We commend the authors for their study of an important topic which includes a large amount of clinically relevant data collected during difficult and uncertain times. We also agree with the authors that the pandemic poses a significant threat to the mental health of young people. However, in our view, the study design and findings do not justify the authors’ relatively monocausal conclusion that the pandemic and associated social distancing measures have had a negative impact on children’s mental health. The poorer mental health outcomes reported in the 2020 sample of this study (i) may not relate to the pandemic at all or may have stemmed from pandemic-related factors (e.g. number of hospitalisations) whose role was not investigated in the study, (ii) are relatively modest effects, and (iii) may not be representative of all children in Germany during the pandemic.

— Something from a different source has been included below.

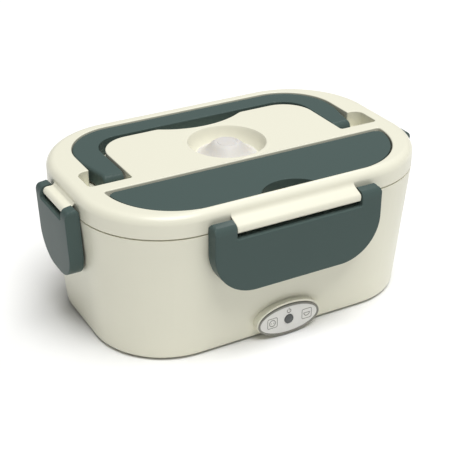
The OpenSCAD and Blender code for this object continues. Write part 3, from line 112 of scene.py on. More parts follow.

Importantly, it is unclear whether mental health problems would have been even worse, had it not been for the social distancing measures adopted. Of note, in a subsequent manuscript published on October 12th 2021 Ravens-Sieberer and colleagues report longitudinal data from the same (2020) sample [3]. In our view, the methods and results in this manuscript are well-described and findings discussed in a well-balanced way. We encourage other researchers in this field to adopt longitudinal study designs where possible and to investigate not only the potential impact of social distancing on mental health but also local Covid-19 incidence and sickness and death of family and friends.